Viernes, 18 de julio de 2008 | Hoy
Por Jorge Isaías
A veces pienso que no soy yo quien estos versos escribe, quien estampa estos recuerdos.
Repaso la parva defectuosa de letras muertas, y veo, nítido a mi padre merodeando muy orondo por sus bordes. Porque entre la memoria mía de la infancia, emerge su humor propio -que era escaso- en pleno almuerzo. Allí desgranaba sus historias. Las de sus viajes de obrero golondrina y las del propio pueblo, imantadas éstas a mi interés de testigo casi directo, muchas veces.
Veo por ejemplo, en un caldeado mediodía de verano, cruzar una calle ancha, llena de polvo, de mariposas y chillidos de cigarras al sombrero de corcho de don Pedro Gaffuri. Lo veo cruzar, ágil a don Pedro, en un casi esguince como de paso de tango, como si fuera a hacer un corte, como si estuviera no de bigotuda alpargata, sino de brilloso botín negro, bailando "Felicia", en el parquet bien lustrado del viejo cine La Perla, que hacía de salón de baile en los inviernos. Allí nos llevaban nuestros padres.
Allí vi a Troilo, a Basso con Floreal y al negro Belussi, crédito del pueblo.
Eran unos hermosos bailes populares los que se armaban. Nunca supe a qué hora terminaban, porque nos íbamos durmiendo de a uno en las faldas de las abuelas o simplemente en las butacas que rodeaban la pista. Caíamos como frutas maduras, sin ruido, firmemente.
Habíamos corrido entre las parejas que se sacaban por un rato el peso del cansancio de las "juntadas", en ese baile donde se amontonaban la ilusión y el deseo, al ritmo de un bandoneón alisador de tristuras.
Si alguna vez quedé último para ese sueño inevitable, observé fascinado el ritmo que esos cuerpos abrazados llevaban dibujando las más bellas figuras.
Lo veo a Milanesa Camino, con su pelo azotado por la gomina brillosa, el bigotito fino, el además compadrón de seductor frustrado.
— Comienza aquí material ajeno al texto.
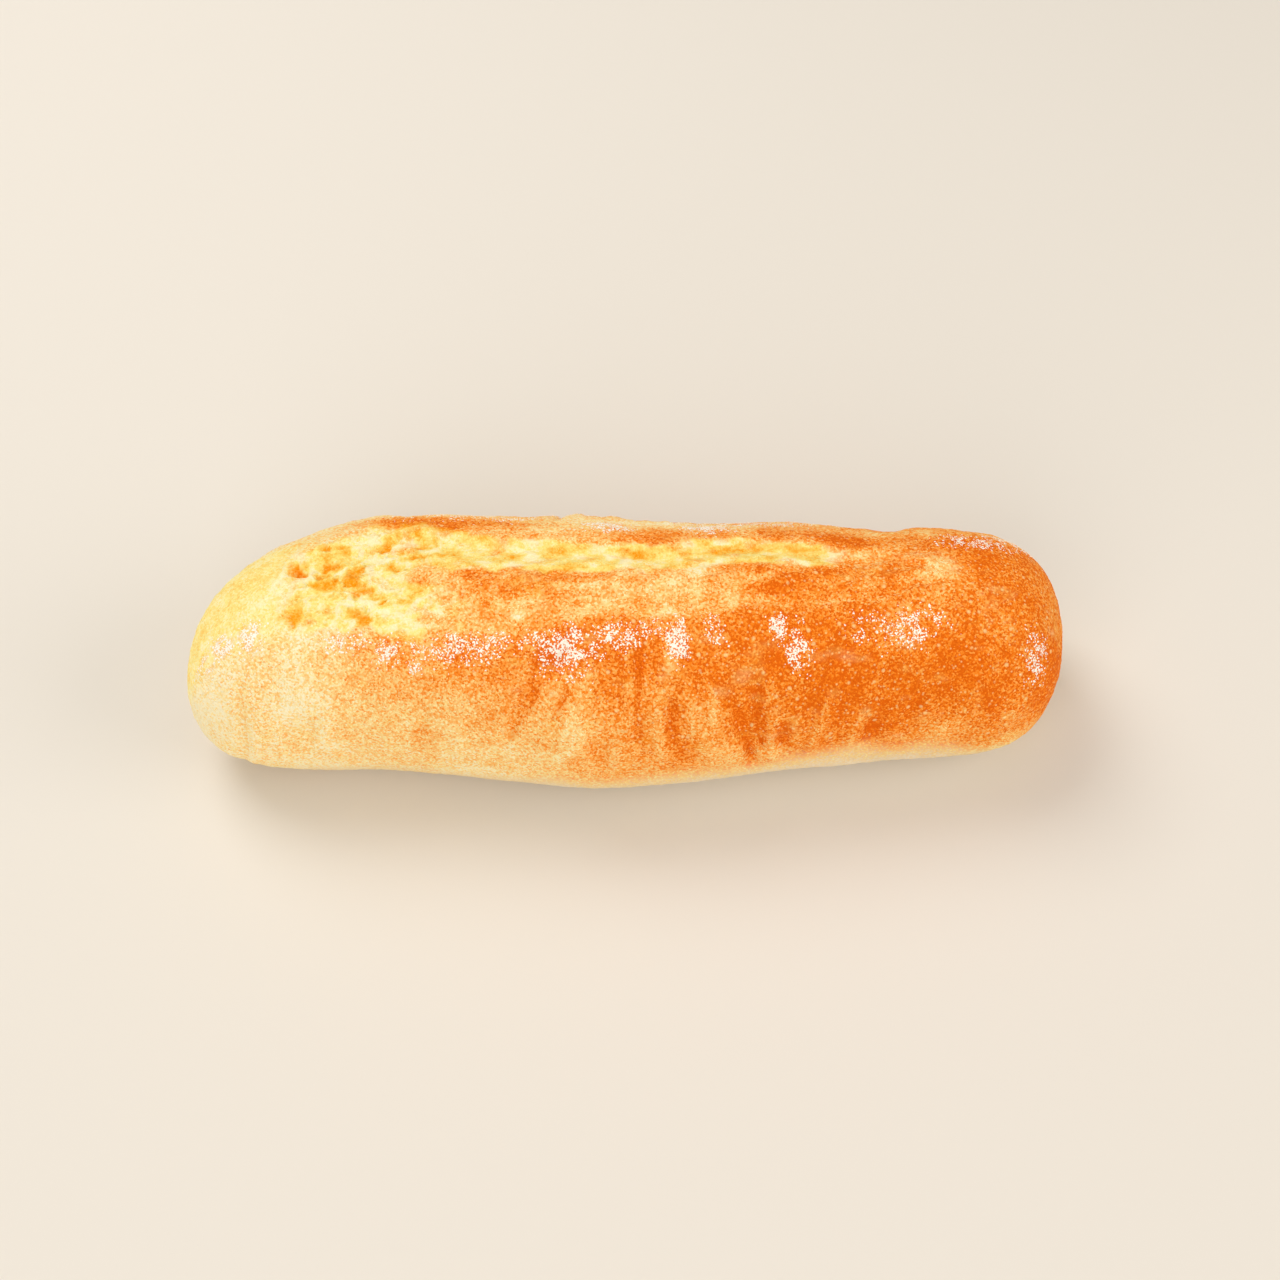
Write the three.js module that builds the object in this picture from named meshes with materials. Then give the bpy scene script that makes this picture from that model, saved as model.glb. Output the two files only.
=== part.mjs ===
/*
 * A short baguette, baked as one piece: a soft-sided loaf with a flat underside and one long score
 * that has burst open along its crown.
 *
 * Millimetres. +X runs along the loaf, +Y to its back and +Z up. The loaf rests on z = 0, and the
 * origin is the middle of its underside.
 */
import * as THREE from 'three';
import { mergeVertices } from 'three/addons/utils/BufferGeometryUtils.js';

// The loaf as a whole.
const LENGTH = 220;
const CROWN_HEIGHT = 53;
const CROWN_FALL = 0.025; // the crown drops by this much per millimetre towards +X
const WAIST_HEIGHT = 21; // the sides are widest here
const TIP_HEIGHT = 20; // both ends close at this height
const SETTLE = 2.5; // the round of the dough that the baking stone pressed flat

// How square the cross-section is: 2 is an ellipse, and more is boxier.
const SHOULDER_SQUARENESS = 2.15;
const FOOT_SQUARENESS = 2.6;

// The plan outline. Each side is a half width, swollen at a few places, and it closes on the tips.
const FRONT_HALF_WIDTH = 26.4;
const FRONT_SWELLS = [
  { x: 2, rise: 7.6, spread: 50 },
  { x: -10, rise: 1, spread: 14 },
  { x: -62, rise: -0.8, spread: 12 },
];
const BACK_HALF_WIDTH = 28.5;
const BACK_SWELLS = [
  { x: -30, rise: 6, spread: 55 },
  { x: -62, rise: 3, spread: 18 },
  { x: -8, rise: 1, spread: 9 },
  { x: 42, rise: 2, spread: 12 },
];

// How the ends close: how far from the tip each side starts to draw in, and how blunt that end is.
const LEFT_END = {
  tipOffset: -8,
  front: { reach: 25, bluntness: 2.5 },
  back: { reach: 50, bluntness: 1.9 },
  height: { reach: 45, bluntness: 2.2 },
};
const RIGHT_END = {
  tipOffset: 6,
  front: { reach: 28, bluntness: 2.3 },
  back: { reach: 38, bluntness: 2.9 },
  height: { reach: 34, bluntness: 2.3 },
};

// The burst score: raised lips with a furrow under the back lip, and a crater near the left end.
const SCORE_FROM = -86;
const SCORE_TO = 88;
const SCORE_FADE = 16;
const FRONT_LIP = { y: -14, rise: 1.2, spread: 4 };
const BACK_LIP = { y: 17, rise: 1.2, spread: 4 };
const BACK_LIP_CREST = { x: -54, rise: 1.8, spread: 20 };
const FURROW = { y: 10, rise: -3, spread: 4.5 };
const CRATER = { x: -60, y: 2, depth: 3.5, length: 22, width: 9 };

// Mesh density: ribs run along the loaf, and rings go round it.
const RIBS = 56;
const RINGS = 66;
const RING_CROWDING = 0.4; // 0 spaces the rings evenly, and more crowds them towards the tips

const CRUST_COLOUR = 0xf0a04f;

const HALF_LENGTH = LENGTH / 2;

/** A smooth swelling around a centre, which is positive for a bulge and negative for a hollow. */
function swell(distance, { rise, spread }) {
  return rise * Math.exp(-((distance / spread) ** 2));
}

/** A side's half width at a station, before the ends close. */
function sideHalfWidth(x, halfWidth, swells) {
  return swells.reduce((total, one) => total + swell(x - one.x, one), halfWidth);
}

/** 1 along the loaf, falling to 0 at the tip. */
function closing(x, { reach, bluntness }) {
  const past = THREE.MathUtils.clamp((Math.abs(x) - HALF_LENGTH + reach) / reach, 0, 1);
  return (1 - past ** bluntness) ** (1 / bluntness);
}

/** The cosine or sine of a section's angle, drawn towards the corners of a squarer curve. */
function squared(value, squareness) {
  return Math.sign(value) * Math.abs(value) ** (2 / squareness);
}

/** How much of the score's relief shows at a station: 1 in the middle, 0 past both of its ends. */
function scoreStrength(x) {
  const { smoothstep } = THREE.MathUtils;
  const opening = smoothstep(x, SCORE_FROM, SCORE_FROM + SCORE_FADE);
  const healing = smoothstep(x, SCORE_TO - SCORE_FADE, SCORE_TO);
  return opening * (1 - healing);
}

/** Height that the burst score adds to the crown, or takes from it. */
function scoreRelief(x, y) {
  const crest = 1 + swell(x - BACK_LIP_CREST.x, BACK_LIP_CREST);
  const ridges = swell(y - FRONT_LIP.y, FRONT_LIP) + crest * swell(y - BACK_LIP.y, BACK_LIP);
  const furrow = swell(y - FURROW.y, FURROW);
  const craterReach = Math.hypot((x - CRATER.x) / CRATER.length, (y - CRATER.y) / CRATER.width);
  const crater = -CRATER.depth * Math.exp(-(craterReach ** 2));
  return scoreStrength(x) * (ridges + furrow + crater);
}

/**
 * A point of the crust.
 * station: -1 at the left tip to 1 at the right tip.
 * angle: round the loaf, from the back (0) over the crown (a quarter turn) to the front.
 */
function crustPoint(station, angle) {
  const x = HALF_LENGTH * ((1 + RING_CROWDING) * station - RING_CROWDING * station ** 3);
  const end = x < 0 ? LEFT_END : RIGHT_END;
  const isBack = Math.cos(angle) > 0;
  const isUpper = Math.sin(angle) > 0;
  const squareness = isUpper ? SHOULDER_SQUARENESS : FOOT_SQUARENESS;

  const centre = end.tipOffset * (1 - closing(x, end.height));
  const back = sideHalfWidth(x, BACK_HALF_WIDTH, BACK_SWELLS) - centre;
  const front = sideHalfWidth(x, FRONT_HALF_WIDTH, FRONT_SWELLS) + centre;
  const reach = isBack ? back * closing(x, end.back) : front * closing(x, end.front);
  const y = centre + reach * squared(Math.cos(angle), squareness);

  const rise = isUpper ? CROWN_HEIGHT - CROWN_FALL * x - WAIST_HEIGHT : WAIST_HEIGHT + SETTLE;
  const plumpZ = WAIST_HEIGHT + rise * squared(Math.sin(angle), squareness);
  const relief = isUpper ? scoreRelief(x, y) * Math.sin(angle) : 0;
  const z = TIP_HEIGHT + (plumpZ + relief - TIP_HEIGHT) * closing(x, end.height);
  return new THREE.Vector3(x, y, Math.max(z, 0));
}

/** The loaf's closed skin, centred over the origin. */
function loafGeometry() {
  const geometry = new THREE.SphereGeometry(1, RIBS, RINGS);
  const { position, uv } = geometry.attributes;
  for (let i = 0; i < position.count; i += 1) {
    const station = 2 * uv.getY(i) - 1;
    const angle = 2 * Math.PI * uv.getX(i) - Math.PI / 2;
    const point = crustPoint(station, angle);
    position.setXYZ(i, point.x, point.y, point.z);
  }
  geometry.deleteAttribute('uv');
  geometry.deleteAttribute('normal');
  const skin = mergeVertices(geometry);
  skin.computeBoundingBox();
  const middle = skin.boundingBox.getCenter(new THREE.Vector3());
  skin.translate(-middle.x, -middle.y, 0);
  skin.computeVertexNormals();
  return skin;
}

function crustMaterial() {
  return new THREE.MeshStandardMaterial({ color: CRUST_COLOUR, roughness: 0.85, metalness: 0 });
}

const loaf = new THREE.Mesh(loafGeometry(), crustMaterial());
loaf.name = 'loaf';

const baguette = new THREE.Group();
baguette.add(loaf);

export default baguette;
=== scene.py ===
"""The looks of a short baguette: a matte, blistered crust, a burst score with open crumb, and flour.

The loaf is worked in millimetres, like dough on a bench, and its meshes are in metres. +X runs along
it towards the blunt, darker end, +Y to its back and +Z up. "Across" is the distance over the crust
from the crown line, positive towards the back.
"""

import itertools
import logging
import math
from collections.abc import Iterable
from dataclasses import dataclass, field
from enum import Enum

import bpy
import numpy as np
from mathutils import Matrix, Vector


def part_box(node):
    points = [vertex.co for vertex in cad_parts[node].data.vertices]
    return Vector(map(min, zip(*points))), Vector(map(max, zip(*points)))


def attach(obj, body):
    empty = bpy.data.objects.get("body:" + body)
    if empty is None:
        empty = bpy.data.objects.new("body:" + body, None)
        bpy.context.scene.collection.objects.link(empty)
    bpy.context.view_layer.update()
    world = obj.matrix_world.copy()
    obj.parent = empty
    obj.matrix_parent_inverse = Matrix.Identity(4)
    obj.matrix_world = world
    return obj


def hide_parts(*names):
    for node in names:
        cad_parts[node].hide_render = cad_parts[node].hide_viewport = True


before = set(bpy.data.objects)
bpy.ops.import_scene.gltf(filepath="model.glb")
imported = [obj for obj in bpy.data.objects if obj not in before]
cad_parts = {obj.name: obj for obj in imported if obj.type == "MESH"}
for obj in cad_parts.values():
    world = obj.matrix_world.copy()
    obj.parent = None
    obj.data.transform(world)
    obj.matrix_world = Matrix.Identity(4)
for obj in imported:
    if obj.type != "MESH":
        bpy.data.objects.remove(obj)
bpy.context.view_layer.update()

MM = 0.001
NODE = "loaf"
BODY = "root"

log = logging.getLogger("baguette")

Knots = tuple[tuple[float, float], ...]
Size = tuple[float, ...] | float
Span = tuple[float, float]
Stops = tuple[tuple[float, str], ...]


class Mask(Enum):
    """The named values that the loaf's mesh carries for its finish."""

    BROWNING = "browning_and_shade"
    CRUMB = "crumb"
    CRUMB_TONE = "crumb_tone"
    FLOUR = "flour"
    FOOT = "foot"


# ---------------------------------------------------------------- shaping helpers


def ease(value: np.ndarray, start: float, end: float) -> np.ndarray:
    """Rises smoothly from 0 at start to 1 at end."""
    share = np.clip((value - start) / (end - start), 0.0, 1.0)
    return share * share * (3.0 - 2.0 * share)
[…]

O al gringo Teti, saltando como si desclavara tachuelas del piso, al loco Cicconi, enamorado siempre, o a Cacho Cavallín, punteando incansable hacia la pista, en especial con la "música sincopada", como se le decía -creo recordar- a los ritmos más modernos, por entonces.
Son recuerdos. Es el lienzo reseco, golpeado por el viento de los años. Y yo qué sé si de veras he escrito mis versos. A veces pienso que si no fuera por la feroz memoria de mi padre, por esa minuciosa prolijidad visual de anécdotas y nombres, yo no hubiera sido el poeta de mi pueblo.
Dicen que el Flaco Naly tenía algunos sonetos escritos y que los iba publicando en un periódico que él mismo dirigía, además de escribir íntegro, imprimirlo y venderlo mano a mano. Como los viejos anarquistas era anticlerical, moralista, pero mi padre dice que nunca habló de la destrucción del Estado. En todo caso habrá creído, -fabulo- en el regreso al buen salvaje Rousseau. Lo cierto es que el Flaco Naly con gran énfasis acometía diversas ramas del arte. Pintaba, escribía, esculpía, tallaba madera y me cuentan que era un músico eximio y practicaba también algunos deportes.
Tenía, tal vez, el ideal griego tan famoso del cuerpo y la mente sanos, a través del intenso cultivo de ambos, sin privilegiar necesariamente una actividad sobre otra. Esa sería la meta del hombre.
De su academia de dibujo y pintura salió una vez con una adolescente, que era dicen además de muy bella, su mejor alumna. Nunca más se los vio por el pueblo.
Mi padre siempre ha comentado que el ideal griego era su obsesión, y que elevó un proyecto -desestimado- a la autoridad comunal para que en cada esquina se reprodujeran estatuas de la vasta mitología helena. Fue un incomprendido, como tantos, y un clásico, sin lugar a dudas.
Releo estas propuestas rengas y cada vez me convenzo más de la deuda que tengo con mi padre, antiguo vecino del pueblo. Porque estoy creyendo que estos retazos no me pertenecen, y que en realidad mi tarea es mucho menor que la que mis propios coterráneos me adjudican: quien reinventa todas las historias es mi padre, yo, apenas las voy humildemente apuntando.